February 7, 2008 Sensei was invited to Shambhala Mountain Center to help celebrate Shambhala Day or Losar, the lunar New Year.
In his brief talk before the ceremony, Sensei explains that it’s a little odd to call this the New Year, because everyone is aware that the year’s calendar actually changes on January first. Traditionally, he says, it’s true that in Asia, including in Japan, they follow the lunar cycle. If you ask the old people in Japan, they will agree that this is the real New Year. But the younger generation all accept January first as the turning of the year. That’s the way it is now. To solve this seeming contradiction, Sensei suggests we call the lunar New Year the “New Spring”, a way to welcome the new Spring flowers and a fresh feeling in our lives. We can relate to January first as the time to set our schedules for the year, to organize ourselves for the next calendar year to come. But this New Spring is the time that we actually set our deeper aspiration for the coming year.

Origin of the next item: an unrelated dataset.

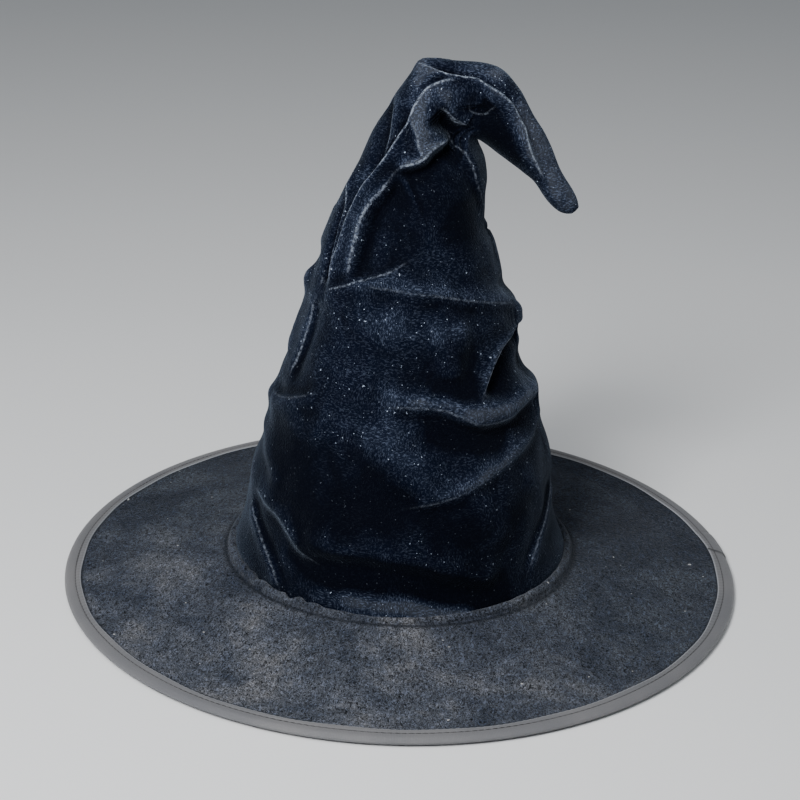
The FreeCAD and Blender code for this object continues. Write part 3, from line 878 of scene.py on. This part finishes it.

To help with this, he offers a Nosha, a form of ceremonial shooting to clear out all the obstacles, the old ghosts, debris, bad feeling leftover from the previous year. He makes the point that every year brings us lots of obstacles and difficulties and it is good to clear this out to make room for a fresh beginning. Following the Nosha, at Sensei's request, Vajra Rich offers a Reisha to invite blessings and an excellent aspiration for the New Year.
For the sake toast at the end, Sensei made quite a point that everyone should not gulp their sake and not be particularly greedy or indulgent. It is an offering to the Kami. So one takes three sips, offering each time, with a good, clear heart.
May this Nosha offering circulate the airwaves to help clear old obstacles and make room for a fresh beginning as we enter this New Spring in 2017.